The voids also serve a less obvious, but equally crucial role: their open-air, cross-ventilated yet sheltered spaces provide passive cooling for the building and shade to the guest rooms, reducing the air-conditioning load. This feature is part of Wong’s larger concern—another instance of systems thinking at work—which is to reduce the hotel’s energy consumption, a bête noire of most modern buildings. In turn, the roof is sheathed with photovoltaic cell panels that generate clean energy to power the common areas. Rainwater is harvested to irrigate the gardens, while low-energy dry mist fans cool the air. And in the guest rooms—dressed in light woods, 400-thread count sheets, and attractive furnishings—a built-in water filter does away with single-use plastic bottles.
Meanwhile, the massive support columns at the outer corner of each terrace are lushly entwined with Javanese treebines that, over the coming years, will drop dense strands of vivid red vines like tropical maypoles. Elsewhere, the landscapers have been busy seeding the gardens with an Edenesque bounty of Norfolk Island pine, sweetly scented tabernaemontana, umbrella trees, sea hibiscus, angel wings, satin pothos, and figworts. Besides being a boon for the eyes, the dense foliage, along with the pool and water features, helps regulate the ambient air quality while absorbing carbon dioxide.
Not that Wong bashes you on the head with his greening evangelism.
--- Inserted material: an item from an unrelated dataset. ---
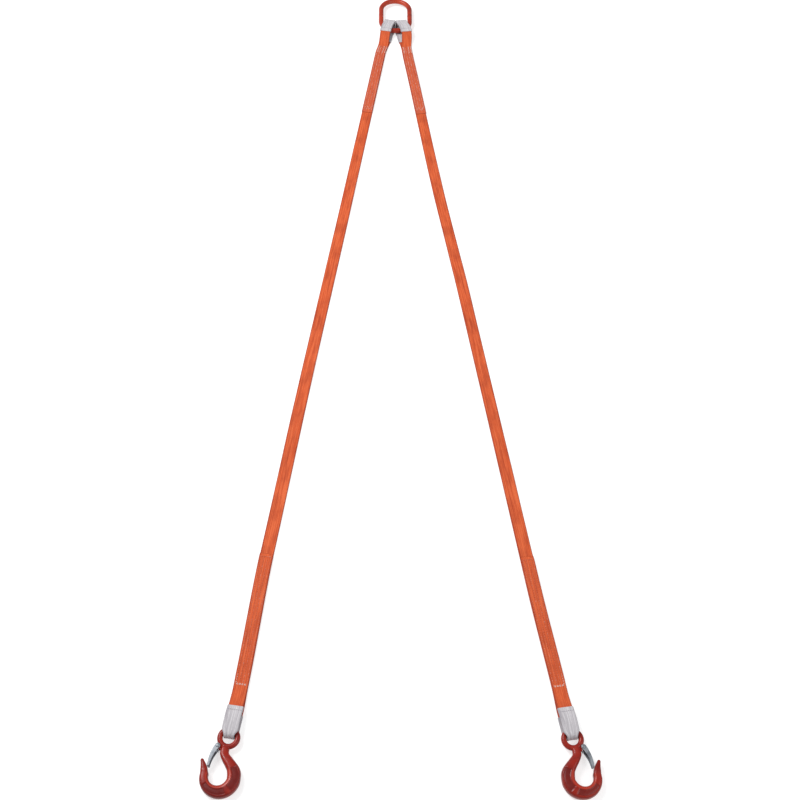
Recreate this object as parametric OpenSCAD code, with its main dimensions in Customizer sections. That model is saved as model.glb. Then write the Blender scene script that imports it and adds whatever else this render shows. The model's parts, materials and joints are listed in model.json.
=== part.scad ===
// Two-leg flat web sling, laid out on the floor: an oblong master link, two
// polyester webbing legs with a sewn eye at each end, and an eye hook with a
// sprung safety latch on each leg.
// Millimetres. +Z is up and the sling lies on z = 0. +Y points towards the
// master link, and the origin is at the middle of the footprint.

/* [Webbing legs] */
// Length of a leg, from bearing face to bearing face of its two eyes
leg_length = 1862; // [1000:1:3000]
// Angle of each leg off the sling's centre line, in degrees
leg_angle = 8.3; // [7:0.1:20]
// Width of the webbing
web_w = 25; // [24:0.5:26]
// Thickness of one ply of webbing
web_t = 3; // [2.5:0.1:3]
// Sewn overlap behind the master link eye
upper_splice = 246; // [120:1:300]
// Sewn overlap behind the hook eye
lower_splice = 258; // [120:1:300]

/* [Wear sleeves] */
// Outer width of a sleeve
sleeve_w = 27.5; // [27:0.1:28]
// Thickness of the sleeve cloth
sleeve_t = 0.9; // [0.6:0.1:0.9]
// Sleeve on the upper ply of a master link eye
upper_sleeve_front = 46; // [42:1:60]
// Sleeve on the lower ply of a master link eye
upper_sleeve_back = 70; // [42:1:72]
// Sleeve on the upper ply of a hook eye
lower_sleeve_front = 55; // [42:1:70]
// Sleeve on the lower ply of a hook eye
lower_sleeve_back = 42; // [30:1:70]

/* [Master link] */
// Diameter of the link's round bar
link_bar = 12; // [10:0.5:12]
// Inside width of the link
link_inner_w = 60; // [60:1:70]
// Inside length of the link
link_inner_l = 105; // [100:1:160]

/* [Hooks] */
// Thickness of the hook body across its faces
hook_t = 19.6; // [16:0.1:19.6]
// Diameter of the bar of the hook's eye
eye_bar = 9.3; // [8.5:0.1:9.3]
// Outward turn of a hook away from the centre line, in degrees
hook_turn = 13; // [5:0.5:20]
// Diameter of the latch's rivet
rivet_d = 4; // [3.6:0.1:4]

/* [Hidden] */
left = -1;
right = 1;
fine = 64;

// Webbing eyes, measured back from the outer face of the loop's end
sleeve_gap = 0.1;
ply_gap = 0.1;
skin = web_t / 2 + sleeve_gap + sleeve_t;       // ply centre to sleeve face
upper_reach = (link_bar + 1) / 2 + skin;        // bend radius at the link
lower_reach = (eye_bar + 0.7) / 2 + skin;       // bend radius in the hook
upper_flat = 40;
lower_flat = 24;
upper_flex = 86;
lower_flex = 87;
knuckle_gap = 0.3;
bight_web_w = 15.6;
bight_sleeve_w = 17.6;
taper_start = 4.5;
taper_end = 14.5;
bend_steps = 16;
slope_steps = 20;
drop_run = 9;
fold_y = -leg_length / 2;

// Sewing thread on the splices
thread_w = 0.8;
thread_h = 0.5;
row_gap = 6;
row_margin = 4;
bight_margin = 8;                               // behind the hook eye

// Master link
link_r = (link_inner_w + link_bar) / 2;
link_straight = link_inner_l - link_inner_w;
link_z = skin * 2 + 0.5 + link_bar / 2;
leg_x = 14.9;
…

The architect is far too subtle for that. Instead, the Pan Pacific Orchard’s mechanical, environmental, and sustainability features are largely invisible. Most guests will only see the surface aesthetics without ever realizing the deeper functions and the systems thinking underlying the whole experience of their stay.
“When designing hotels, we are very aware that guests are looking for experiences, rather than just a place to spend the night,” Wong says. “Other hotels focus on the gold and marble lobby, but this building proposes new and better ways of living.”